Let's say we have a machine that produces an output which is either defective or it is not. N trial units of output have been produced. Given some prior distribution of the probability of a defective output, we can now set up a joint probability distribution from which inference can be drawn on the probability of a defective output. How would one define what such a prior probability distribution actually means?

If one thinks of the probability of a defective unit as some physical attribute of the machine, the prior distribution can mean ones degree of belief as to which physical attribute this machine has. In the interpretation of probability as a degree of belief it seems to be avoided having to view probabilities as "physical attributes", they are simply degrees of belief.

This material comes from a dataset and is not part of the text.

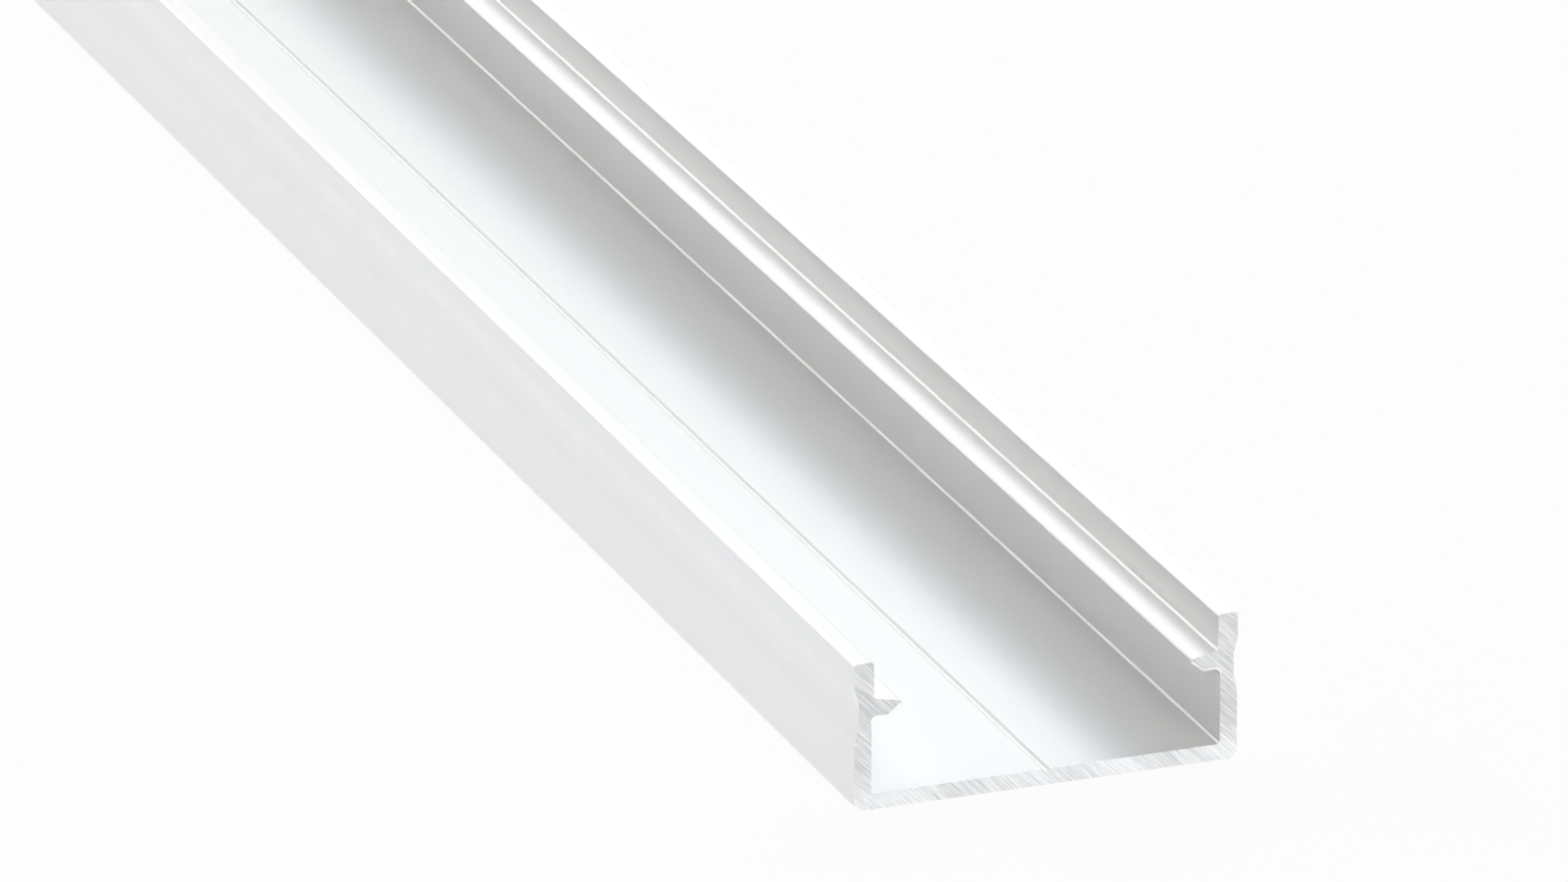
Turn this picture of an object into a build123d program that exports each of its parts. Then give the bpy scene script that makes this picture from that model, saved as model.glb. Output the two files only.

So what exactly is the underlying outcome, if not a physical attribute, on which beliefs are formed in this example of a prior distribution?

edit(attempt to clarify question): when we refer to a concrete probability space the events to which probabilities are assigned should have a specific well defined meaning. Now when we refer to a prior distribution of some parameter it should therefore be clear what is being said about reality if the parameter takes a certain value.

Now if the different values of the parameter aren't refering to different members of a population (for example urns with a different amount of red balls) then the parameter is only refering to different distributions. For this to have any meaning it seems to me that these distributions must be seen as "real" in the sense of the frequentist interpretation of a "physical probability". For the degree of belief interpretation of probability it would be nice not to have to refer to the concept of a physical probability, since it is not without it's own issues. My question is how/if it would be possible to assign a meaning to different values of a prior parameter which does not stem from a population, without refering to physical probabilities.

robot112
  • 21
  • 2
  • I'm afraid your edit didn't clarify much. Maybe you could give concrete example, rather then abstract one? – Tim May 15 '20 at 17:25

2 Answers2

1

Imagine that you found a black box on a street. It has attached post-it note saying "if red light blinks, it is going to rain in 2h". It is a solid box, made of some hard material, with no visible screws, so there is no obvious way of opening it and looking inside. You really have no clue what it does, how does it work, or if it is going to work at all. As you grab it, it blinks the red light. Should you trust it? Would it rain?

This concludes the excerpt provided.